Autonomía y enfermedad

Hace ya una década que este capítulo vio la luz en un libro que invitaba a reflexionar sobre la autonomía del paciente en bioética. Entonces, la conversación giraba en torno a cómo respetar las decisiones individuales, casi siempre basándose en la capacidad de la persona para elegir de manera libre y racional. Pero la realidad –especialmente para quienes viven con enfermedades crónicas– ha demostrado que esa visión es demasiado simple. Y hoy, diez años después, el mensaje de este texto se ha vuelto más necesario que nunca.

¿Por qué? Porque la práctica sanitaria ha cambiado profundamente. La población envejece, y cada vez son más frecuentes las enfermedades de larga duración. Esas dolencias no se curan de un día para otro, sino que exigen un acompañamiento continuo y un enfoque que tenga en cuenta no solo lo que dictan los análisis médicos, sino también la experiencia de la persona enferma y el entorno social en el que vive.

Justamente de eso hablaba el capítulo cuando proponía una mirada triádica de la enfermedad:

  • Perspectiva médica (em): la que se basa en la objetividad científica y respalda el principio de no maleficencia: “ante todo, no hacer daño”.
  • Perspectiva personal (ep): la vivencia íntima de quien sufre, un aspecto esencial para entender sus miedos, sus decisiones y la forma en que la enfermedad afecta a su identidad.
  • Perspectiva social (es): el modo en que la comunidad y las instituciones valoran la enfermedad, con sus propias reglas, prejuicios y apoyos.

Esta tríada sigue siendo fundamental porque, a lo largo de la última década, no solo ha cambiado el perfil de las enfermedades, sino también la forma en que gestionamos la información y nos comunicamos. La llegada de nuevas tecnologías y el mayor acceso a datos médicos obligan a replantear cómo se ejerce la autonomía: no basta con firmar un consentimiento informado o decidir entre dos tratamientos. Hay que considerar:

  • La dimensión funcional: la capacidad real de la persona para llevar a cabo los cuidados que ella misma ha decidido.
  • La dimensión informativa: el manejo de los datos personales, el derecho a controlar la información sobre la propia salud.
  • La dimensión narrativa: la construcción de un relato compartido, que dé sentido a la historia clínica y vital del paciente.
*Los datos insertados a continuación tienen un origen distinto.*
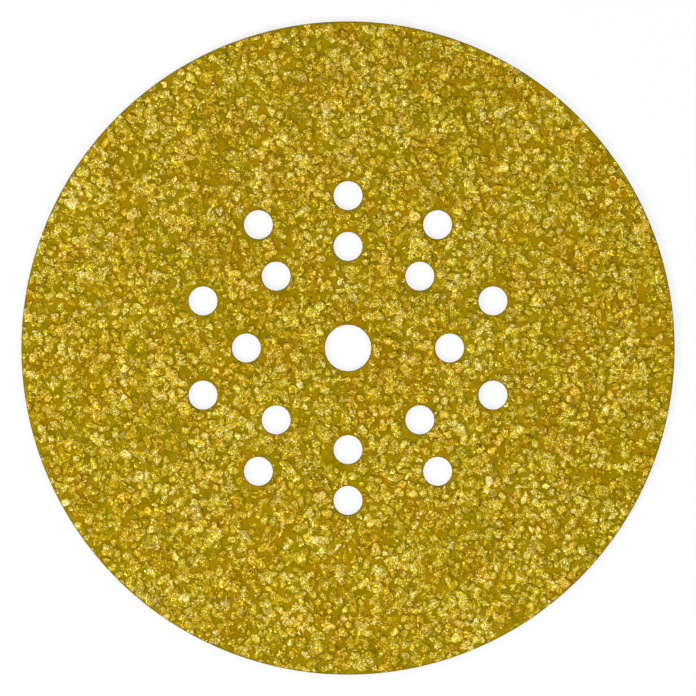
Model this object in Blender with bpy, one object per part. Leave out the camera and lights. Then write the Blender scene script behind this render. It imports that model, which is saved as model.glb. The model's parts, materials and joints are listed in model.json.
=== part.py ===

Aquel capítulo también ponía el dedo en la llaga sobre algo que hoy sigue siendo una asignatura pendiente: la participación de las personas enfermas en las decisiones que toman los comités de ética. Aunque se habla de autonomía, la mayoría de esos comités está integrada por profesionales, y la voz de los pacientes a menudo queda en un segundo plano.

Ahora, una década después, estas reflexiones cobran un matiz aún más urgente. Las sociedades contemporáneas han visto cómo la longevidad y los cambios demográficos exigen modelos de atención centrados en la persona, y no únicamente en su patología. Además, el debate bioético sigue en primera línea: ¿hasta qué punto deben participar los pacientes y los ciudadanos en la gobernanza de la salud? ¿Cómo se protege la vulnerabilidad de quien sufre una enfermedad crónica sin infantilizarlo ni quitarle poder de decisión?

Así que el texto de Casado y Etxeberria continúa vivo, recordándonos que la autonomía no es algo dado por sentado, sino un proceso complejo que necesita de una atención integral: médica, personal y social. Un proceso que reconozca la vulnerabilidad de la persona enferma, pero también su capacidad de decidir, de cuidar de sí misma y de contar su historia al mundo. Y si diez años no han bastado para asimilar por completo estas ideas, quizás este sea el momento perfecto para volver a ellas con renovada determinación.

Casado, A., & Etxeberria, A. (2014). Autonomía y enfermedad: qué puede aportar la filosofía de la medicina a la bioética. En: A. Casado (ed.), Autonomía con otros. Ensayos sobre bioética. Plaza y Valdés, 35-62.